Let me give you an example. Let's say you just got home on Friday night, fresh off the work week, you want to pour yourself a glass of vino, fire up a DVD and spend some time with your beloved. Bliss... but hark! What's this? The telephone tears through the fibre of your Friday evening and your chum is on the other end of the line. Maybe they're bored, had a bad day in work, family argument. The air thickens; you know what's coming and you're at the point where you feel virtually powerless to stop it.

"Yeah sure, come over, we're not doing anything."

But you were doing something, weren't you? You were doing nothing, but it was your nothing. It was your time to recharge, to become a little bit more you, to indulge in that delicious experience of just being yourself.

So why not just say that to your friend? Well, that's where it all starts getting interesting. I am terrified of not being liked, and it took me a while to realize this. Many thwarted attempts at asserting myself passed, many deep conversations about self-sabotage, before I realized that I equate saying "no" to people -- to prioritizing what I want from time to time -- with being disliked by others. (The inability to say "no" requires a blog all its own...) So my strategy for maintaining friendships became: Give them everything they want, and make 'em laugh!

And that went for most things; we'll go where you want to go, we'll leave when you want to leave. Your point on a topic? I agree because it's simply too awkward for me to disagree. Get something wrong? I'll save face for you because nice people don't tell others when they make a mistake, it's mean. Ask me to make a decision and I simply reply, "I don't mind!" Liar.

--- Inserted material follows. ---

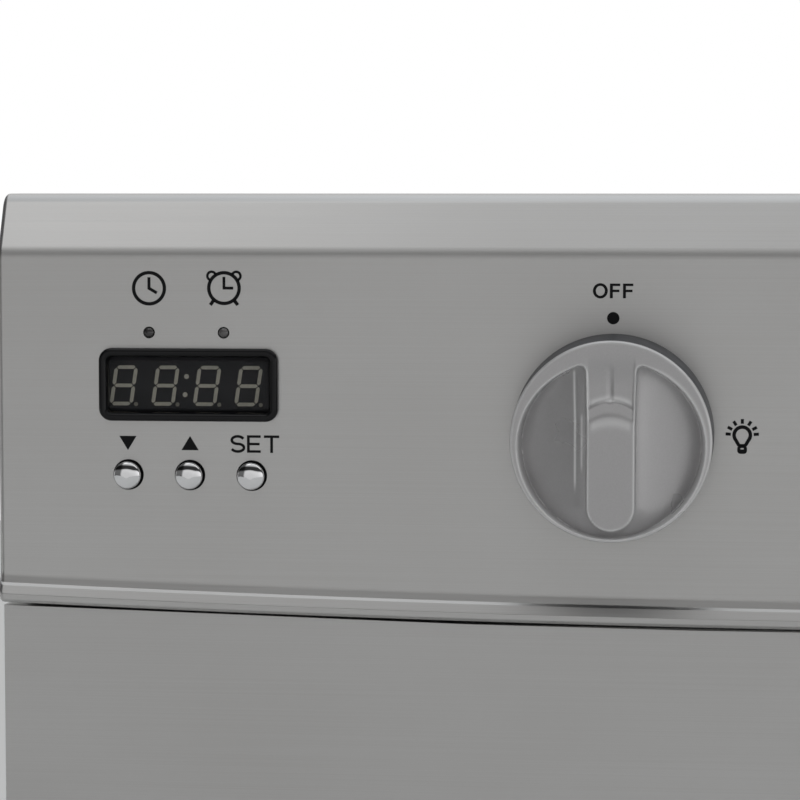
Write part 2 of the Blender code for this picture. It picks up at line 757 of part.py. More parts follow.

I felt dissatisfied, and I wasn't sure why. Being with people became draining rather than refreshing. I was uprooted and cast adrift, and my sense of center was fading rapidly.

When I started the Fearless Living Bootcamp, one of the first challenges I had to think about was an area of my life I was not satisfied with. Various standard examples came up -- money, job, weight, wardrobe. But there was something pulsing underneath, waiting to erupt. I was dissatisfied with life. How sad. Because I had no root in authenticity.

When I began to really dig, to really force myself to go inward, to sit with that discomfort and maybe have a drink with it a few nights, I discovered that my people-pleasing came from an innate desire to be approved of by those around me. I want them to show me that I am worthy of being liked, that I am a lovable person. Therefore, the best (and easiest!) way of doing that, for me, was to give them every reason to approve of me.

"Kathryn! She's so agreeable, easy to please, fits in, makes no noise. Great!"

But this kind of approval-seeking behavior only reinforces your own self-disapproval. It makes it okay to hate yourself. Trying to solve your crappy self-worth through outside approval is a race you're always going to be running at half-speed. When the outside approval dies down, that's the discomfort you have to sit with. That's the "you" you have to learn to love.

I believe that people-pleasing is born out of fear. Fear of being disliked, and for me, a fear of being abandoned. I don't want my friends to walk away from me, because who will I be? What does that say about me? So I hold people hostage by indulging them, by granting them their every wish and pandering to their every whim just to keep them there.

But really, I have behaved quite unfairly. I failed to give them agency enough to handle being told "no." In reality, I was not respecting them. I should have just given them who I am all along. I've indulged them with a version of myself for every occasion when all they needed, and probably wanted, was me. Exactly as I am, in every moment.

Your center shatters into tiny pieces when you try too hard to please everyone around you, and it can be so hard to reconcile who you could be with who you have been behaving as. And maybe who you might be is a scary prospect, when the pretense and the masks fall away.

But this is the question I must ask of myself every day: Which fear is greater? Not pleasing everyone else, or never pleasing yourself? Staying as something less, or becoming something so much more?